I don’t like being angry.  It doesn’t make me feel good, and it doesn’t help those around me either.  Nevertheless, I find myself at various times caught in the trap of selfishness where I am consumed with myself and become angry.

The bible doesn’t say that anger is a sin.  It is what we do with that anger that is the sin – or not.  If I had started throwing a temper tantrum, then that would definitely be in the sin range.  Fortunately, I didn’t go there today. Had I become hateful or rude beyond normal explanation of my side of the argument that would have been over the top.  If, however, I can control my tongue (and the rest of my body) when I’m angry then I can be angry and not sin.

This is what we are called to do.  Jesus never asked us to not become angry.  He asks us to not sin when we become angry.  Let me tell you, it’s not always easy to do.

Back to my story.  The manager showed up and found out both sides of the story.  It turned out that the guy that gave me all the quotes is the newest member of their team.  He gave me bogus information.  The tire wasn’t dry rotted, but it was in need of replacement.  The manager overrode the price, and she gave me a hefty discount to ease my mind.

As I look back at the events of today, I can’t help but see how God worked in this situation to make all things work out for my good.  I got two new tires (which I needed) for much less than even had originally been quoted to me because of the fiasco surrounding this situation.  I didn’t really need to be spending that money today, and God helped me out financially.  I just had to persevere through the rough time to see the benefit.

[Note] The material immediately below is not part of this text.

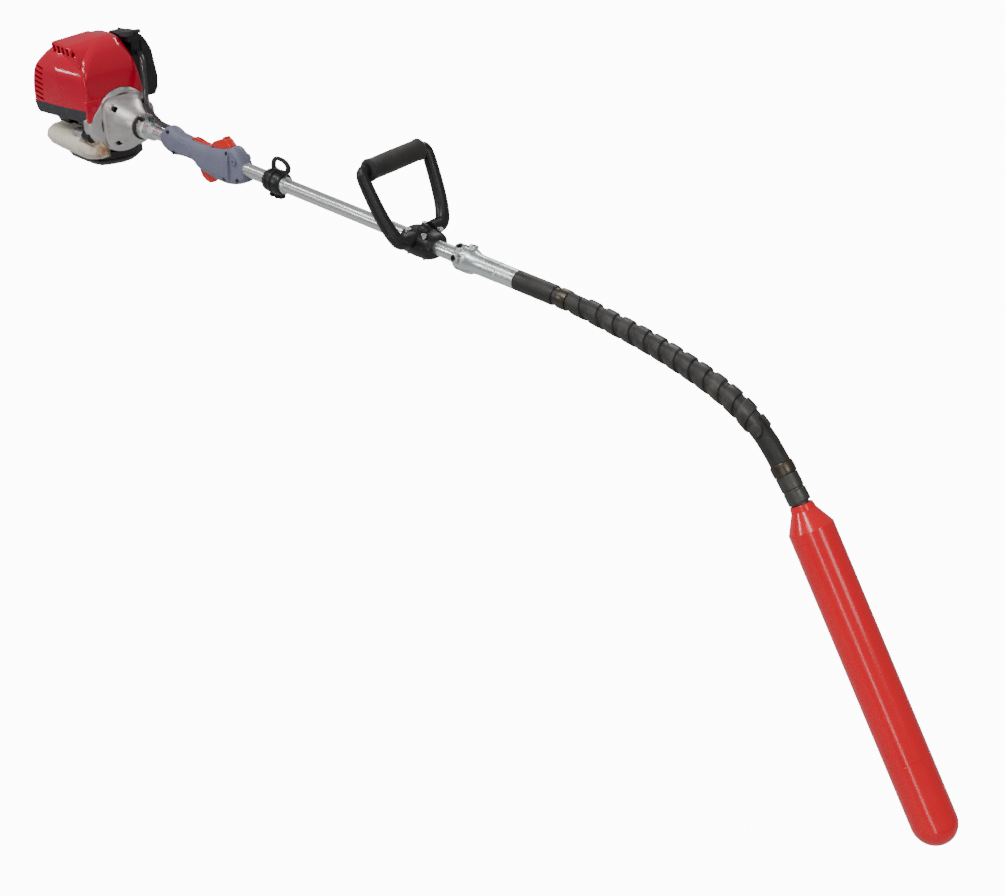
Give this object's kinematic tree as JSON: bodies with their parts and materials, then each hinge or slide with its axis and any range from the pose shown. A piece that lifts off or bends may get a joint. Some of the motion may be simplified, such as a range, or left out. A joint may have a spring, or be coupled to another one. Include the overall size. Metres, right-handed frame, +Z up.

I still don’t like going to the tire shop at Walmart, but I am grateful for that manager.  I am grateful that God helped me keep my cool today.  I am grateful that He worked this out for my good (Romans 8:28).

If you’re going through a rough time where you constantly feel angry about your situation, pray to God for new perspective.  May He show you the good that is being done all around you FOR you.  And may you not sin in your anger but be a shining example of Christ to those around you.  We aren’t perfect, but thank God that through Jesus we’re forgiven.